#### SUPPLIED MATERIAL:
** Start **
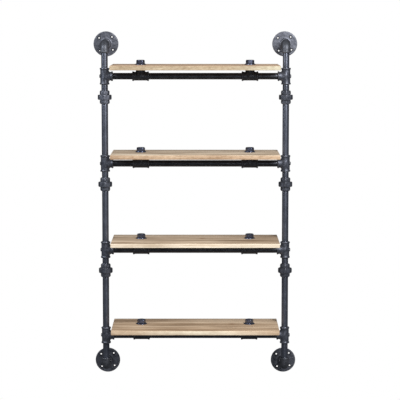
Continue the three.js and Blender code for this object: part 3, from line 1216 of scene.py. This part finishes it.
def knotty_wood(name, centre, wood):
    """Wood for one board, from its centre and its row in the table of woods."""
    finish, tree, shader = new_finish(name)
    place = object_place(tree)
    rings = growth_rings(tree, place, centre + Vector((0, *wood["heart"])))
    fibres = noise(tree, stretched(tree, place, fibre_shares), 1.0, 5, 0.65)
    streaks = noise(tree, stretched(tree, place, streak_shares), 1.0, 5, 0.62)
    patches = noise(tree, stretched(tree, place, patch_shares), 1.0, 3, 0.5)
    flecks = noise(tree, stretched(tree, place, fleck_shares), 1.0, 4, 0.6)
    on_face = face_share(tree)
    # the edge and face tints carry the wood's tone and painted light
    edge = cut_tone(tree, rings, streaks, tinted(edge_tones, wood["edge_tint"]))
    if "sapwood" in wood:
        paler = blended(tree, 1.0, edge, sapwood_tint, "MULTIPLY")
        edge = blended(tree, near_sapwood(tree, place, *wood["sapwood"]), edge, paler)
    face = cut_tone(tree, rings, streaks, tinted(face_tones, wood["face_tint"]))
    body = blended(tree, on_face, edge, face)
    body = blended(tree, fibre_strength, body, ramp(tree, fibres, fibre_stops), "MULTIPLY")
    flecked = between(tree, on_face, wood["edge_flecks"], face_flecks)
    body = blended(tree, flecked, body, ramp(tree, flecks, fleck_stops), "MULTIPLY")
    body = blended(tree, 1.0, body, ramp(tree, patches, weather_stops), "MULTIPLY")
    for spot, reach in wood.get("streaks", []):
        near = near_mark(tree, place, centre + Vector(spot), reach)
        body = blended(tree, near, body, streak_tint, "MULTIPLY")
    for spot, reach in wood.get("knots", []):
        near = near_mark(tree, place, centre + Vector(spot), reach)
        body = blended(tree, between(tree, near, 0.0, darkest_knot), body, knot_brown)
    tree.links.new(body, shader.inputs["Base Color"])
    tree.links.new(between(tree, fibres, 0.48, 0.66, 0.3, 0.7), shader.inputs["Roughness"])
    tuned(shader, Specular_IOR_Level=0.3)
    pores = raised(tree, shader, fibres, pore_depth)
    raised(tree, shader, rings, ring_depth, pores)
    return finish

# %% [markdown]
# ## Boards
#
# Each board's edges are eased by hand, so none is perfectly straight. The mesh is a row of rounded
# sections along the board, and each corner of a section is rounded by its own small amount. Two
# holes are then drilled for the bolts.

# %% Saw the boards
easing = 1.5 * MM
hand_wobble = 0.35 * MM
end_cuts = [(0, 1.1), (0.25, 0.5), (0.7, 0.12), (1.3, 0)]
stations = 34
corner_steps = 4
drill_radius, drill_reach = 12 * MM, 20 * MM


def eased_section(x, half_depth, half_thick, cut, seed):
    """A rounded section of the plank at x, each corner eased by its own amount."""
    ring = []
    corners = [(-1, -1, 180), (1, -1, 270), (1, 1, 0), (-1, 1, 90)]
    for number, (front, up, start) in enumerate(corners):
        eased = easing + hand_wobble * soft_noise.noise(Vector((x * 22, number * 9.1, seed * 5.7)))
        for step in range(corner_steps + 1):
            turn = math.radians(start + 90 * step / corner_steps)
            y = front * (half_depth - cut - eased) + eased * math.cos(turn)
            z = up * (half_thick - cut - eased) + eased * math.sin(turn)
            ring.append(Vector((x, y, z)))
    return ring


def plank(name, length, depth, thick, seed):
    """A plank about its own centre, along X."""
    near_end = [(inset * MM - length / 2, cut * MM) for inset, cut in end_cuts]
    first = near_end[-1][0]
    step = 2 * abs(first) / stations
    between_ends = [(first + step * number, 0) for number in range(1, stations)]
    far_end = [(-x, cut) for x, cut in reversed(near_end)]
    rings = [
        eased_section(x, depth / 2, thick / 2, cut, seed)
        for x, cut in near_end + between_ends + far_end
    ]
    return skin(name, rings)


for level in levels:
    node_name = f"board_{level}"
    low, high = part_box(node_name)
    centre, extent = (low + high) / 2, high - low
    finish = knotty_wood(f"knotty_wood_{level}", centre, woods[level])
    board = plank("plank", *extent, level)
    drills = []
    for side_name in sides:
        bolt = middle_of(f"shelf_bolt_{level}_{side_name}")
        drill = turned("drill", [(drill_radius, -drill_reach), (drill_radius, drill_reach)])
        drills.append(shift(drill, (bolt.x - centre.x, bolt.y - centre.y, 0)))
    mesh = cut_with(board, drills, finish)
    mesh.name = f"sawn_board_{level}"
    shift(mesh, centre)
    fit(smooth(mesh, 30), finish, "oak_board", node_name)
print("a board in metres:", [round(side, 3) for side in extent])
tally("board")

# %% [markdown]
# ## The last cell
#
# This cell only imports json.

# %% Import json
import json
** End **
#### YOUR TASK:
Write down every line of the data above that includes the string "from".

#### RESPONSE FOR THIS EXERCISE:
Continue the three.js and Blender code for this object: part 3, from line 1216 of scene.py. This part finishes it.
    """Wood for one board, from its centre and its row in the table of woods."""